I’m sitting on the east side of the bus. He’s sitting on the west side, three seats up from me. We’re riding a 400, with bench seating all around its perimeter, so we’re just three seats apart from directly facing one another. He looks around a bit as if to get his bearings, then looks at me. I resist the impulse to look away and, instead, acknowledge him with a smile. He holds my look, but for the life of me, I cannot get a read on what he’s thinking or feeling. If anything, it might be a “what-have-we-here” look. My smile is beginning to go stiff when he gets up and moves directly across the aisle. No fussing around about it, either. Oops, I think. I must have made him uncomfortable enough to move out of my line of vision. I fix my gaze on where he’d been sitting before he moved. But I stay aware of him in my peripheral vision.

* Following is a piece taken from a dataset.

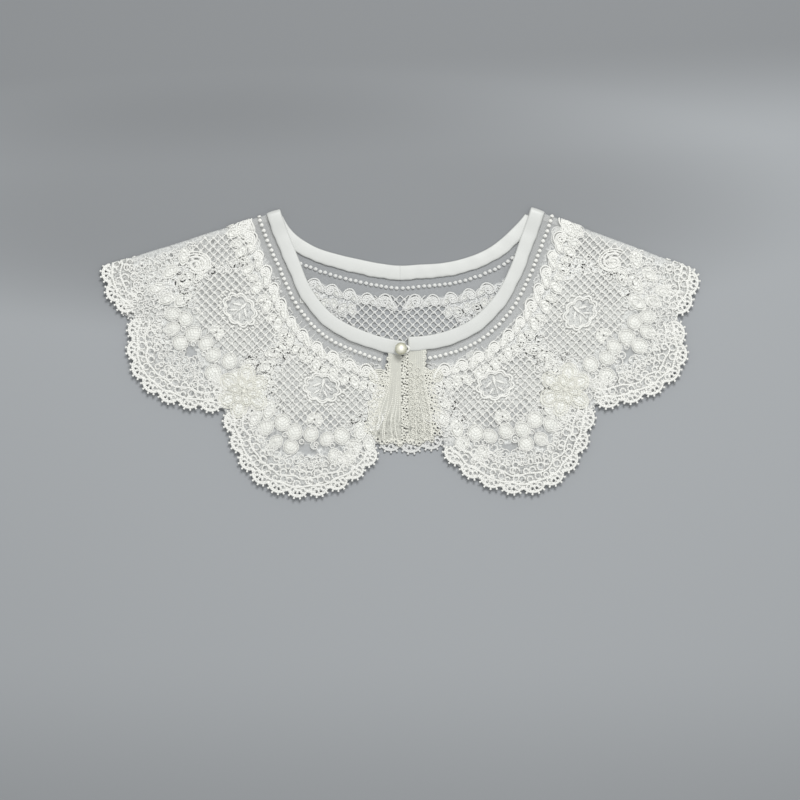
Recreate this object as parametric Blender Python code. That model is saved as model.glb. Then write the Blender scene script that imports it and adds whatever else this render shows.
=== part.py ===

Now he starts fussing with his suitcase, then sits back, then reaches into, and pulls something out of, the pocket of his jacket. It’s a small, green box. He holds it in his left hand, then slowly brings it around in front of him, a slow motion underhanded softball pitch, so that the green box is lying in his open palm now facing toward me. It’s a camera – one of those disposable ones in a cardboard box. Pointing at me. He gives me a good look, repositions the camera, gives me another good look, presses the button. He pulls his arm back in, puts the camera back in his pocket, then gives an emphatic headshake, half to me, half to the universe, as if to say “There!”

The driver lets him off just south of Gibson. He sets his suitcase down on the sidewalk and starts looking around as he’d done up at the Yale stop and on the bus, getting his bearings. Then he looks at me through the window. He holds my gaze with an absolutely undecipherable expression until the bus carries me out of sight.